Refreshed, we follow a steep path down to Hakone, the 10th of the 53 post towns along the Tokaido. We visit the reconstructed checkpoint where Edo travelers had to present their travel documents for inspection. Three conical hats and three raincoats made from straw hang on a wall.
Post towns provided travelers, who were prohibited from traveling at night, with accommodation and refreshment. We pass through several, stopping to visit a Shinto shrine in one, a Buddhist temple in another and sample local specialties in others.
At Mariko Post Town, we join locals at the bustling Chojiya. Run by the same family for 14 generations, the restaurant is famous for its yam soup.
A taste of Japan’s hospitality
I spoon the thick glutinous soup over my rice.

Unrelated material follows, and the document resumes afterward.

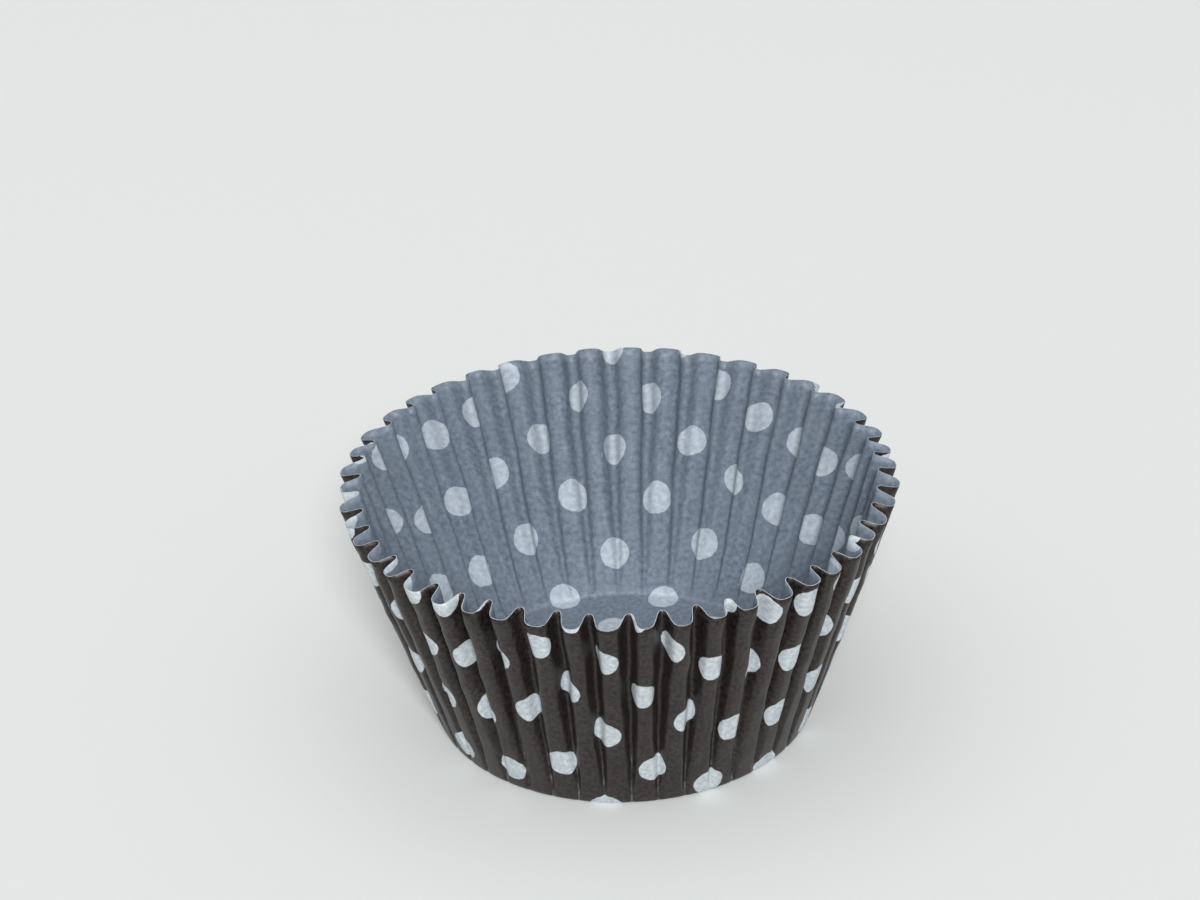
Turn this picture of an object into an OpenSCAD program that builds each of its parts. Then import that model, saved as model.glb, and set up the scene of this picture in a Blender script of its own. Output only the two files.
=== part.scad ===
// Pleated paper baking cup for a cupcake or muffin, pressed from one flat disc of greaseproof paper.
// The flat middle of the disc is the base. The rest is gathered into pleats and stands up as the wall.
// Paper neither stretches nor shrinks, so the pleats take up the paper that the narrower wall has no room for.
// That fixes how deep they are at every height: nothing at the crease round the base, deepest at the rim.
// Origin: centre of the base, on the table. +Z points up, out of the mouth.

/* [Base] */
// Diameter of the base, measured to the corner where base and wall would meet
base_d = 50; // [44:0.5:58]
// Radius of the crease between base and wall, at mid thickness
crease_r = 0.6; // [0.3:0.1:1.5]

/* [Wall] */
// Height of the rim above the table, halfway between ridges and valleys
wall_h = 33.7; // [26:0.1:42]
// Diameter of the mouth, halfway between ridges and valleys
mouth_d = 69.5; // [64:0.5:76]

/* [Pleats] */
// Number of pleats round the wall
pleats = 46; // [36:1:60]
// Share of a pleat's paper that lies flat along its ridge, at the base
base_land = 0.45; // [0.3:0.01:0.6]
// Share of a pleat's paper that lies flat along its ridge, at the rim
rim_land = 0.02; // [0.01:0.01:0.2]
// Share of a pleat's paper that curves round one side of its ridge, at the base
base_corner = 0.11; // [0.05:0.005:0.15]
// Share of a pleat's paper that curves round one side of its ridge, at the rim
rim_corner = 0.185; // [0.1:0.005:0.25]
// Share of a pleat's paper that curves round its inner valley, at the base
base_valley = 0.05; // [0.03:0.01:0.1]
// Share of a pleat's paper that curves round its inner valley, at the rim
rim_valley = 0.1; // [0.06:0.01:0.2]

/* [Paper] */
// Thickness of the greaseproof paper
paper_t = 0.08; // [0.05:0.01:0.12]

/* [Facets] */
// Flat facets round each corner of a ridge
corner_facets = 2; // [1:1:4]
// Flat facets round each half of a valley
valley_facets = 1; // [1:1:3]
// Bands of facets up the wall
wall_bands = 4; // [3:1:6]

/* [Hidden] */

crease_bands = 2;
band_growth = 1.6;
solver_steps = 30;
steepest_flank = 130;
share_growth = 2.2;

// The wall as a plain cone at mid thickness, before it is pleated
mid_z = paper_t / 2;
wall_run = (mouth_d - base_d) / 2;
wall_rise = wall_h - mid_z;
wall_angle = atan2(wall_rise, wall_run);
setback = crease_r * tan(wall_angle / 2);
crease_length = crease_r * wall_angle * PI / 180;

// Distances from the centre, measured along the flat paper
crease_start = base_d / 2 - setback;
crease_end = crease_start + crease_length;
blank_r = crease_end + norm([wall_run, wall_rise]) - setback;

// Where the paper lies at a distance from the centre: [radius, height, slope angle]
function meridian(paper_r) =
    let (
        flat = min(paper_r, crease_start),
        bend = min(max(paper_r - crease_start, 0), crease_length) / crease_r * 180 / PI,
        straight = max(paper_r - crease_end, 0)
    )
    [
        flat + crease_r * sin(bend) + straight * cos(wall_angle),
        mid_z + crease_r * (1 - cos(bend)) + straight * sin(wall_angle),
        bend
    ];

// Shares of a pleat's paper at a distance from the centre: [land, corner, valley, flank].
// A pleat starts as a narrow crease beside a broad land, and soon opens into a rounder wave on its way up.
function shares_at(paper_r) =
    let (
        climb = min(max(0, (paper_r - crease_end) / (blank_r - crease_end)), 1),
        part = 1 - pow(1 - climb, share_growth),
        land = base_land + (rim_land - base_land) * part,
        corner = base_corner + (rim_corner - base_corner) * part,
        valley = base_valley + (rim_valley - base_valley) * part
    )
    [land, corner, valley, (1 - land - 2 * corner - valley) / 2];

// Width of a pleat, as a share of its paper, when its flanks stand at this angle
function width_share(shares, flank) =
    shares[0]
        + (2 * shares[1] + shares[2]) * (flank < 0.01 ? 1 : sin(flank) / (flank * PI / 180))
        + 2 * shares[3] * cos(flank);

// Flank angle that gives a pleat the wanted width, found by halving the range
function flank_angle(shares, width, low = 0, high = steepest_flank, steps = solver_steps) =
    let (middle = (low + high) / 2)
    steps == 0
        ? middle
        : width_share(shares, middle) > width
            ? flank_angle(shares, width, middle, high, steps - 1)
            : flank_angle(shares, width, low, middle, steps - 1);

// Point part of the way along an arc that starts level and has turned by the flank angle at its end
function arc_point(length, flank, part) =
    flank < 0.01
        ? [length * part, 0]
        : length / (flank * PI / 180) * [sin(flank * part), 1 - cos(flank * part)];

// One pleat in section, from the middle of a valley to just before the next: [along, out], as shares of its paper.
// The first half climbs from the valley to the ridge, and the second is its mirror image.
function pleat_section(shares, flank) =
    let (
        land = [shares[0] / 2, 0],
        corner = arc_point(shares[1], flank, 1),
        valley = arc_point(shares[2] / 2, flank, 1),
        size = valley + shares[3] * [cos(flank), sin(flank)] + corner + land,
        middle = [0, size.y / 2],
        climb = [
            for (i = [0 : valley_facets]) arc_point(shares[2] / 2, flank, i / valley_facets) - middle,
            for (i = [corner_facets : -1 : 0]) size - land - arc_point(shares[1], flank, i / corner_facets) - middle
        ]
    )
    [
        each climb,
        for (i = [len(climb) - 1 : -1 : 1]) [2 * size.x - climb[i].x, climb[i].y]
    ];

// Step from a corner of the section to the same corner of a parallel line one unit further out
function corner_step(before, after) =
    let (
        first = [-before.y, before.x] / norm(before),
        second = [-after.y, after.x] / norm(after)
    )
    (first + second) / (1 + first * second);

// One ring of points round the cup, at a distance along the paper and offset outwards from mid thickness
function ring(paper_r, offset) =
    let (
        path = meridian(paper_r),
        width = path[0] / paper_r,
        pleat_paper = 2 * PI * paper_r / pleats,
        shares = shares_at(paper_r),
        section = pleat_section(shares, flank_angle(shares, width)),
        last = len(section) - 1
    )
    [
        for (k = [0 : pleats - 1], i = [0 : last])
            let (
                before = section[i] - (i == 0 ? section[last] - [width, 0] : section[i - 1]),
                after = (i == last ? section[0] + [width, 0] : section[i + 1]) - section[i],
                shift = offset * corner_step(before, after),
                turn = 360 / pleats * (k + section[i].x / width),
                out = section[i].y * pleat_paper + shift.y,
                radius = path[0] + out * sin(path[2])
            )
            [
                radius * cos(turn) - shift.x * sin(turn),
                radius * sin(turn) + shift.x * cos(turn),
                path[1] - out * cos(path[2])
            ]
    ];

// Paper distances of the rings: round the crease, then up the wall in bands that widen towards the rim
ring_radii = [
    for (i = [0 : crease_bands - 1]) crease_start + crease_length * i / crease_bands,
    for (i = [0 : wall_bands]) crease_end + (blank_r - crease_end) * pow(i / wall_bands, band_growth)
];

// Outer and inner skin, each a centre point and its rings, closed by a strip round the cut rim
module paper_cup() {
    outer = [for (r = ring_radii) each ring(r, paper_t / 2)];
    inner = [for (r = ring_radii) each ring(r, -paper_t / 2)];
    rings = len(ring_radii);
    around = len(outer) / rings;
    top = rings - 1;

    function centre(side) = side * (len(outer) + 1);
    function at(side, row, i) = centre(side) + 1 + row * around + i % around;
    function turned(face, side) = side == 0 ? face : [face[0], face[2], face[1]];

    polyhedron(
        points = concat([[0, 0, 0]], outer, [[0, 0, paper_t]], inner),
        faces = [
            for (side = [0, 1], i = [0 : around - 1])
                turned([centre(side), at(side, 0, i), at(side, 0, i + 1)], side),
            for (side = [0, 1], row = [0 : top - 1], i = [0 : around - 1])
                each [
                    turned([at(side, row, i), at(side, row + 1, i), at(side, row + 1, i + 1)], side),
                    turned([at(side, row, i), at(side, row + 1, i + 1), at(side, row, i + 1)], side)
                ],
            for (i = [0 : around - 1])
                each [
                    [at(0, top, i), at(1, top, i), at(1, top, i + 1)],
                    [at(0, top, i), at(1, top, i + 1), at(0, top, i + 1)]
                ]
        ],
        convexity = 10
    );
}

module liner() {
    color("#494643") paper_cup();
}

liner();
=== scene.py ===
import math

import bpy
import numpy as np
from mathutils import Matrix, Vector


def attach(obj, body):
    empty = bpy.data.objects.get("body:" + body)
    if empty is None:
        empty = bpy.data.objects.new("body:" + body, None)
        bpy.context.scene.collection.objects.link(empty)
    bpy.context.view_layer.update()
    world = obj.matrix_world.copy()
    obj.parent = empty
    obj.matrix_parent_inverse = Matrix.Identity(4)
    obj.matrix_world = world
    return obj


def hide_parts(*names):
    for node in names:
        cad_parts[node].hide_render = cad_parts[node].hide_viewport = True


# A pleated paper baking cup. It starts as one flat disc of greaseproof paper, printed on one side.
# Lengths are in millimetres and angles in radians. MM turns millimetres into the frame's metres.
MM = 0.001

# Sizes of the cup, the same as the solid's
BASE_RADIUS = 25.0
CREASE_RADIUS = 0.6
MOUTH_RADIUS = 34.75
RIM_HEIGHT = 33.7
PAPER = 0.08
PLEATS = 46
PLEAT_TURN = 2 * math.pi / PLEATS

# The wall as a plain cone at mid thickness, before it is pleated
WALL_RUN = MOUTH_RADIUS - BASE_RADIUS
WALL_RISE = RIM_HEIGHT - PAPER / 2
WALL_ANGLE = math.atan2(WALL_RISE, WALL_RUN)
SETBACK = CREASE_RADIUS * math.tan(WALL_ANGLE / 2)

# Distances from the centre of the flat disc at which the crease starts, the wall starts and the paper ends
CREASE_START = BASE_RADIUS - SETBACK
WALL_START = CREASE_START + CREASE_RADIUS * WALL_ANGLE
DISC_RADIUS = WALL_START + math.hypot(WALL_RUN, WALL_RISE) - SETBACK

# Shares of a pleat's paper at the base and at the rim: the flat land of its ridge, both rounded corners
# beside it, and its narrow valley. The two straight flanks take what is left.
LAND_SHARES = (0.62, 0.04)
CORNER_SHARES = (0.17, 0.35)
VALLEY_SHARES = (0.08, 0.20)
# How early on the way up the shares change; 1 is evenly
SHARE_GROWTH = 2.75

# The side that faces the camera, as an angle round +Z from +X
FRONT = math.radians(270.86)

# How the pleats crowd towards the front: the sizes of one wave and of two waves round the cup, at the rim,
# and the power with which they grow up the wall. They are fitted to the dots in the photograph.
SQUEEZE = (0.120, -0.027)
SQUEEZE_GROWTH = 0.5

# Seed of the pleats' unevenness, picked for how near its dots lie to those in the photograph. 600 were ranked
# roughly, four were then fitted in full, and this is the best of the four.
SEED = 309
# Shift of a valley on the flat disc and in the cup, either way, in pleats
FLAT_SHIFT = 0.03
CUP_SHIFT = 0.02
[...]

It’s supposed to provide energy for this afternoon’s walk. The mochi-covered ice-cream filled with yam bean paste that ends our lunch is more to my taste.
After a visit to the Hiroshige Art Museum to see how Hiroshige created his multi-layered woodblock prints, we have a lunch of crispy tempura balls of Sakura (cherry blossom) shrimp. The small pink shrimps, up to 40mm long, are harvested from the nearby bay in spring and autumn.
In the evenings, we enjoy traditional Japanese hospitality in different types of accommodation. We bathe in a traditional cedar bath in a simple inn and sleep on tatami mats in an upmarket Ryokan. Soaking in a steaming onsen (bathing facilities) soothes our tired muscles after walking all day in the rain.
An attendant lights the flame beneath the grid. Soon, the inviting scent of freshly cooked fish fills the room.
Wearing a simple cotton yukata, the left side wrapped over the right (the other way is for dead people!), I sit at a low table laden with a variety of carefully placed, delicate dishes and bowls filled with pickles, sashimi, rice, miso soup and other delicacies.
One night, we cook slices of marbled wagyu on individual blackened metal plates. The meat melts in my mouth. Another time, a small Japanese horse mackerel rests on a foil-covered grid. An attendant lights the flame beneath the grid. Soon, the inviting scent of freshly cooked fish fills the room.
Each morning, I pulled on my sturdy hiking boots and strode off with my hiking poles. The one day when it rained consistently, my rain gear kept me more or less dry. I wonder how I would have fared with straw sandals, a conical hat and a straw raincoat.
At the end of the walk, I settle into my comfortable seat on the Shinkansen bound for Tokyo. Looking out the window to my left, I see Mount Fuji. It’s as if she’s bidding me farewell.